CFD Analysis of Cooling in Adiabatic Expansion

Hello everyone, this is Mohsen Seraj. I'm a senior application engineer for ANSYS, working with Ozen Engineering. Today, I want to talk about CFD analysis of cooling in adiabatic expansion. Consider a system with a flow coming through a narrow way.

When it enters an opening, if the system is closed (isolated) and there is no exchange regarding heat with the surrounding, we should see that the pressure and temperature drop. This cooling happens without any additional energy to the system.

We can use this pressure and temperature drop for cooling in that situation and even for previous processes in industrial applications. This also happens in geology and nature. For example, when air moves up, warm air is cooled, and the temperature drops.
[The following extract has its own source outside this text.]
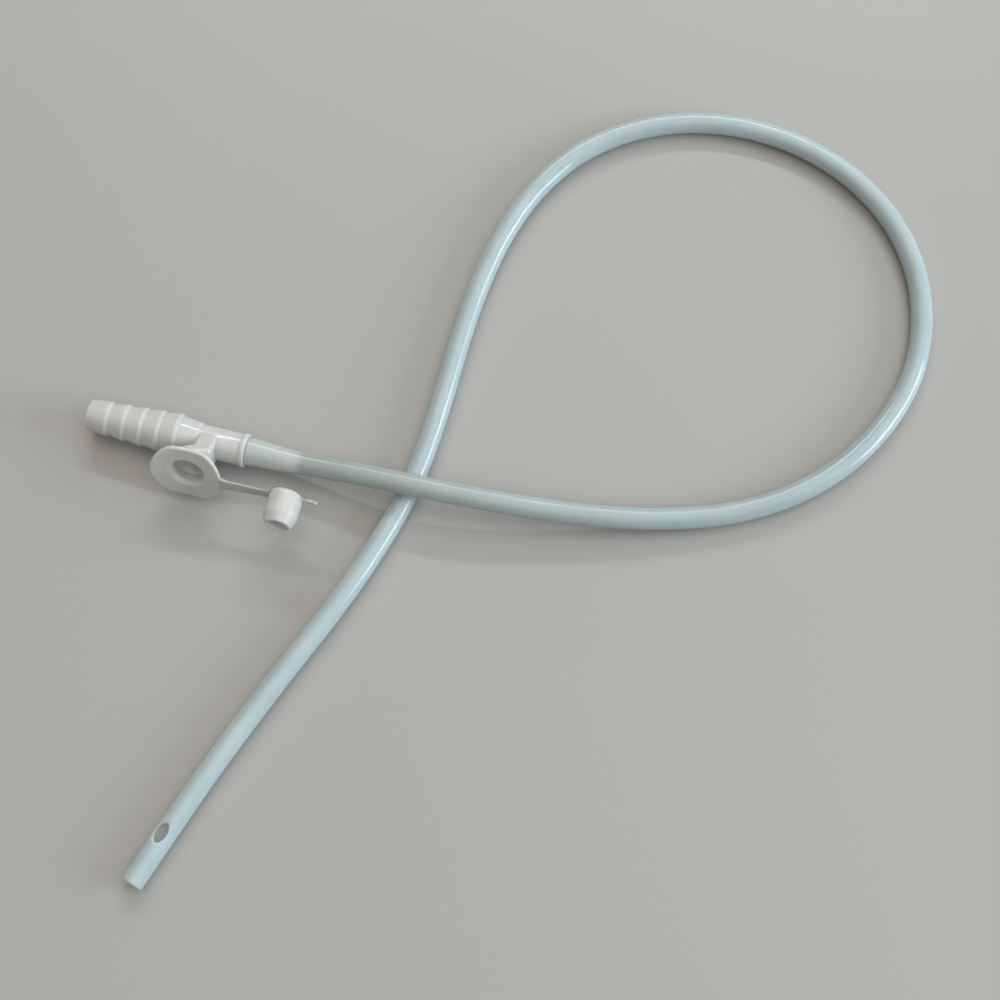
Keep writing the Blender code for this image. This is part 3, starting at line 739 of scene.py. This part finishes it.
def plate_ring(inset, share, depth):
    """A ring of the dished plate: a circle with two flats, set in from the rim and lowered from its face."""
    ring = []
    for index in range(PLATE_STEPS):
        turn = 2 * math.pi * index / PLATE_STEPS
        flat = PLATE_UPPER_FLAT if math.sin(turn) > 0 else PLATE_LOWER_FLAT
        nearness = ((PLATE_RADIUS / MM) ** -PLATE_CORNER_POWER
                    + (abs(math.sin(turn)) / flat) ** PLATE_CORNER_POWER)
        reach = (nearness ** (-1 / PLATE_CORNER_POWER) - inset) * share
        x = reach * math.cos(turn)
        ring.append((x, reach * math.sin(turn), PLATE_CURL * MM * x * x - depth))
    return ring


def thumb_plate():
    """The plate with its rounded rim, from the middle of its face to the middle of its back."""
    shares = [index / PLATE_RINGS for index in range(3, PLATE_RINGS)]
    rings = [plate_ring(PLATE_EDGE, share, 0) for share in shares]
    for index in range(PLATE_RINGS + 1):
        turn = math.radians(90 - 180 * index / PLATE_RINGS)
        rings.append(plate_ring(PLATE_EDGE - PLATE_EDGE * math.cos(turn), 1,
                                PLATE_EDGE - PLATE_EDGE * math.sin(turn)))
    rings += [plate_ring(PLATE_EDGE, share, 2 * PLATE_EDGE) for share in reversed(shares)]
    return lofted("thumb_plate", rings)


def funnel_rings():
    return [round_ring(*ring) for ring in FUNNEL]


def vent_cutter():
    """The plug's seat with its rounded mouth, and the funnel below it."""
    return lofted("vent_cutter", funnel_rings() + [round_ring(*ring) for ring in SEAT])


def connector(material):
    """One moulding: the crisp turned nipple and collar, and the port whose edges all run softly together."""
    port = port_neck()
    join(port, [thumb_plate()])
    cut(port, [vent_cutter()])
    remesh = port.modifiers.new("remesh", "REMESH")
    remesh.mode = "VOXEL"
    remesh.voxel_size = SOFT_GRAIN
    soften = port.modifiers.new("soften", "SMOOTH")
    soften.factor = 0.5
    soften.iterations = SOFT_ROUNDS
    settle(port)
    body = turned_body("connector", connector_outline(), ALONG_AXIS, BODY_STEPS)
    join(body, [port])
    cut(body, [turned_solid("passage_cutter", PASSAGE_PUNCH, ALONG_AXIS, PUNCH_STEPS),
               lofted("funnel", funnel_rings())])
    finish_piece(body, material, BODY_CREASE)
    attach(body, "connector")
    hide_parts("connector_body")


# Camera, light and floor
def add_camera():
    """The photograph's view."""
    camera = add_object("camera", bpy.data.cameras.new("camera"))
    camera.data.sensor_width = SENSOR_WIDTH
    camera.data.lens = LENS
    camera.data.clip_start = 0.01
    flat = math.cos(VIEW_ELEVATION)
    aim = Vector((-math.sin(VIEW_AZIMUTH) * flat, math.cos(VIEW_AZIMUTH) * flat, -math.sin(VIEW_ELEVATION)))
    camera.location = CAMERA_PLACE
    camera.rotation_euler = aim.to_track_quat("-Z", "Y").to_euler()
    bpy.context.scene.camera = camera


def add_lamp(name, size, power, colour):
    light = bpy.data.lights.new(name, "AREA")
    light.shape = "RECTANGLE"
    light.size, light.size_y = size
    light.energy = power
    light.color = colour
    return add_object(name, light)


def add_area_light(name, place, size, power, colour):
    """A wide lamp that faces the object."""
    item = add_lamp(name, size, power, colour)
    item.location = place
    item.rotation_euler = (LAMP_TARGET - Vector(place)).to_track_quat("-Z", "Y").to_euler()


def add_strip_light(name, start, end, width, power, colour):
    """A long thin lamp between two points, which faces the object."""
    start, end = Vector(start), Vector(end)
    item = add_lamp(name, ((end - start).length, width), power, colour)
    middle = (start + end) / 2
    along = (end - start).normalized()
    back = middle - LAMP_TARGET
    back = (back - along * back.dot(along)).normalized()
    turn = Matrix((along, back.cross(along), back)).transposed().to_4x4()
    item.matrix_world = Matrix.Translation(middle) @ turn


def add_floor():
    """A wide table under the object."""
    bpy.ops.mesh.primitive_plane_add(size=4, location=(0.08, 0, 0))
    floor = bpy.context.object
    floor.name = "floor"
    floor.data.materials.append(floor_material())


def add_world():
    """A room: brighter overhead and towards +Y, cool towards +X, dim and warm towards -X."""
    world = bpy.data.worlds.new("world")
    world.use_nodes = True
    nodes, links = world.node_tree.nodes, world.node_tree.links
    way = nodes.new("ShaderNodeSeparateXYZ")
    links.new(nodes.new("ShaderNodeTexCoord").outputs["Generated"], way.inputs["Vector"])
    across = spread(nodes, links, way.outputs["X"], 0, 1, start=-1)
    overhead = spread(nodes, links, way.outputs["Z"], 0.3, 1.3, start=0.55, end=0.92, smooth=True)
    ahead = spread(nodes, links, way.outputs["Y"], 0.8, 1.3, start=-1)
    strength = nodes.new("ShaderNodeMath")
    strength.operation = "MULTIPLY"
    links.new(overhead, strength.inputs[0])
    links.new(ahead, strength.inputs[1])
    links.new(ramp(nodes, links, across, ROOM_COLOURS), nodes["Background"].inputs["Color"])
    links.new(strength.outputs["Value"], nodes["Background"].inputs["Strength"])
    bpy.context.scene.world = world


def main():
    bpy.context.scene.view_settings.view_transform = "Standard"
    add_camera()
    catheter_tube(tube_plastic("tube_plastic"))
    connector(moulded_plastic("white_plastic", CONNECTOR_WHITES, roughness=0.14, subsurface=0.6))
    vent_plug(moulded_plastic("soft_white_plastic", PLUG_WHITES, roughness=0.28, subsurface=0.6))
    pull_tab(clear_plastic("clear_plastic"))
    # The strap's darker, warmer colour is painted shade
    tether_strap(moulded_plastic("strap_plastic", STRAP_SHADED_WHITES, roughness=0.3, subsurface=0.3))
    add_floor()
    add_area_light("window", place=(1.2, 0.1, 0.42), size=(0.7, 0.45), power=9.5, colour=(0.80, 0.90, 1))
    add_strip_light("strip", start=(-0.55, 0.9, 0.76), end=(0.35, 0.9, 0.76), width=0.06, power=4.2,
                    colour=(0.90, 0.95, 1))
    add_world()


main()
We should see more water droplet formation as it goes up and most likely a cloud phase as it goes down. We can use this method in data centers, HVAC, air conditioning for buildings, and cooler and condensation through the adiabatic cooling system.

This method is very energy efficient, as we don't need any additional work on energy for the system. It could be a closed, isolated system, and the operation condition is very low. This has a significant impact on water usage and the environment.
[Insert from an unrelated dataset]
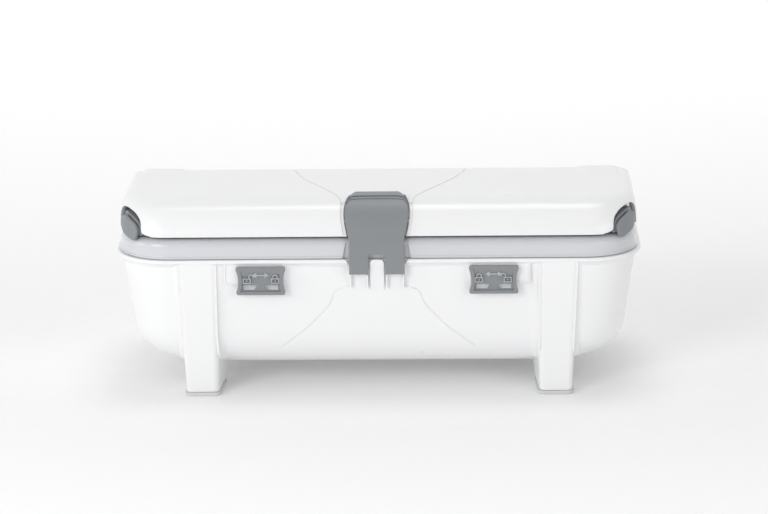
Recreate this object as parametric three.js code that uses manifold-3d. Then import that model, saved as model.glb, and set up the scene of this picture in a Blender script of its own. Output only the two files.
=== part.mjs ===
// A table-top cling film dispenser: a white tub on four legs, a grey lift-out deck that carries
// the film roll, and a hinged lid with a press bar, a cutting blade and a sprung latch.
// Millimetres, +Z up, front towards -Y, origin on the table under the middle of the base.
import * as THREE from 'three';
import { mergeVertices } from 'three/addons/utils/BufferGeometryUtils.js';
import Module from 'manifold-3d';

const wasm = await Module();
wasm.setup();

// ---- driving dimensions ----
const halfWidth = 203;        // centre to the outside of the base rim
const halfDepth = 88;
const rimTop = 111;           // above the table
const rimCorner = 43;         // plan radius of the rim
const rimLip = 3.5;           // the rim stands this far out from the wall
const rimThickness = 3;
const wall = 2.6;             // moulded walls
const gap = 0.3;              // between parts that touch
const tubTurn = 57;           // height where the straight wall turns under
const tubBottom = 19.5;
const deckTop = 126.4;        // the film bridge
const lidEdge = 128.6;        // lower edge of the closed lid
const lidTop = 152.8;
const roll = { y: 8, z: 72, radius: 38, halfLength: 150 };
const spindleRadius = 5.4;
const hinge = { y: 84.5, z: 124.5, radius: 6, x: 150 };
const latchPivot = { y: -78.7, z: 139 };
const legX = 137;
const clipX = 89;
const clawBottom = 95;        // the clip's claw lies over the foot of the deck's tongue
const clawTop = 98.4;
const pressSpringAt = { x: 162, y: -64, bottom: 136.2, top: 146.3 };

// ---- plain geometry helpers ----
function box(x0, x1, y0, y1, z0, z1) {
  const geometry = new THREE.BoxGeometry(x1 - x0, y1 - y0, z1 - z0);
  return geometry.translate((x0 + x1) / 2, (y0 + y1) / 2, (z0 + z1) / 2);
}

function cylinderX(radius, x0, x1, y, z, sides = 24) {
  const geometry = new THREE.CylinderGeometry(radius, radius, x1 - x0, sides);
  return geometry.rotateZ(Math.PI / 2).translate((x0 + x1) / 2, y, z);
}

function cylinderY(radius, y0, y1, x, z, sides = 24) {
  return new THREE.CylinderGeometry(radius, radius, y1 - y0, sides).translate(x, (y0 + y1) / 2, z);
}

function cylinderZ(radius, z0, z1, x, y, sides = 24) {
  const geometry = new THREE.CylinderGeometry(radius, radius, z1 - z0, sides);
  return geometry.rotateX(Math.PI / 2).translate(x, y, (z0 + z1) / 2);
}

// An outline in (Y, Z), extruded across the width.
function extrudeX(outline, x0, x1) {
  const shape = new THREE.Shape(outline.map(([y, z]) => new THREE.Vector2(y, z)));
  const geometry = new THREE.ExtrudeGeometry(shape, { depth: x1 - x0, bevelEnabled: false });
  const axes = new THREE.Matrix4().makeBasis(
    new THREE.Vector3(0, 1, 0), new THREE.Vector3(0, 0, 1), new THREE.Vector3(1, 0, 0));
  return geometry.applyMatrix4(axes).translate(x0, 0, 0);
}

// An outline in (X, Z), extruded from y0 back to y1.
function extrudeY(shape, y0, y1) {
  const geometry = new THREE.ExtrudeGeometry(shape, { depth: y1 - y0, bevelEnabled: false, curveSegments: 6 });
  return geometry.rotateX(Math.PI / 2).translate(0, y1, 0);
}

function roundedRectangle(x0, x1, z0, z1, radius) {
  const shape = new THREE.Shape();
  shape.moveTo(x0 + radius, z0);
  shape.lineTo(x1 - radius, z0);
  shape.absarc(x1 - radius, z0 + radius, radius, -Math.PI / 2, 0, false);
  shape.absarc(x1 - radius, z1 - radius, radius, 0, Math.PI / 2, false);
  shape.absarc(x0 + radius, z1 - radius, radius, Math.PI / 2, Math.PI, false);
  shape.absarc(x0 + radius, z0 + radius, radius, Math.PI, 1.5 * Math.PI, false);
  return shape;
}

// One level of a loft: a rectangle with round corners, at height z. With splay, its low-X side
// slants outwards by that much from front to back.
function ring({ z, x0, x1, y0, y1, radius, rearRadius = radius, splay = 0 }, steps) {
  const corners = [
    [x1, y0, radius, -Math.PI / 2],
    [x1, y1, rearRadius, 0],
    [x0, y1, rearRadius, Math.PI / 2],
    [x0, y0, radius, Math.PI],
  ];
  return corners.flatMap(([x, y, r, start]) => Array.from({ length: steps + 1 }, (_, i) => {
    const angle = start + (i / steps) * Math.PI / 2;
    const cx = x === x1 ? x1 - r : x0 + r;
    const cy = y === y1 ? y1 - r : y0 + r;
    const py = cy + r * Math.sin(angle);
    const slant = x === x0 ? splay * (py - y0) / (y1 - y0) : 0;
    return [cx + r * Math.cos(angle) - slant, py, z];
  }));
}

// A closed body through levels given from the bottom up.
function loft(levels, steps = 8) {
  const rings = levels.map((level) => ring(level, steps));
  const count = rings[0].length;
  const positions = rings.flat(2);
  const index = [];
  for (let level = 0; level < rings.length - 1; level += 1) {
    for (let i = 0; i < count; i += 1) {
      const a = level * count + i;
      const b = level * count + ((i + 1) % count);
      index.push(a, b, b + count, a, b + count, a + count);
    }
  }
  const last = (rings.length - 1) * count;
  for (let i = 1; i < count - 1; i += 1) {
    index.push(0, i + 1, i);
    index.push(last, last + i, last + i + 1);
  }
  const geometry = new THREE.BufferGeometry();
  geometry.setAttribute('position', new THREE.Float32BufferAttribute(positions, 3));
  geometry.setIndex(index);
  return geometry;
}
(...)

This method can save billions of liters of water annually for cooling in the cooling system for data centers or other industrial applications. Now let's discuss the difference between adiabatic cooling and the Joule-Thompson effect.

Although they are similar thermodynamic processes that reduce gas temperature, they work differently. Adiabatic cooling mostly relies on the expansion of gas in a closed system without heat exchange with the environment.

The Joule-Thompson effect mostly relies on the sudden change in temperature and pressure, not necessarily with a significant volume change. Let's see how we can model this effect in ANSYS Fluent.

I have prepared a simple problem with a smaller part (50 mm radius) and a larger size part (200 mm radius). Each part is long enough for fully developed flow. I assigned names to the model: inlet, outlet, and walls. In ANSYS Fluent, I use a steady-state pressure-based solver.

I read the mesh, and the mesh quality looks good, with an orthogonality above 0.4, which is very good. The minimum orthogonality is also acceptable. The mesh info shows approximately 60,000 polyhedral cells. For material modeling, I use the ideal gas model.

I consider the second order of wind condition. For report definition and monitors, I defined max temperature, mean temperature, and max velocity in the domain. I initialize the model with gauge pressure, zero velocity everywhere, and a total temperature of approximately 80 degrees Celsius.

I define a plane symmetry (YZ plane) and set up rigid walls with temperature, pressure, and velocity contours. Now, let's run the simulation for 500 iterations and check the rigid walls, mass flux imbalance, and heat transfer rate.

The mean temperature is approximately 11.8 degrees Celsius, which is very good. The max temperature is 80 degrees Celsius, and the velocity is about 370 meters per second. In conclusion, when we consider ideal gas, we can capture minimum temperature much lower than the initial temperature.

This adiabatic expansion causes not only temperature drops but also pressure drops. This technique can be used in industry for cooling and temperature drop without any additional energy system, making it cost-effective.

I hope this example demonstrates the proof of concept of adiabatic cooling due to adiabatic expansion. Thank you for following up with this example.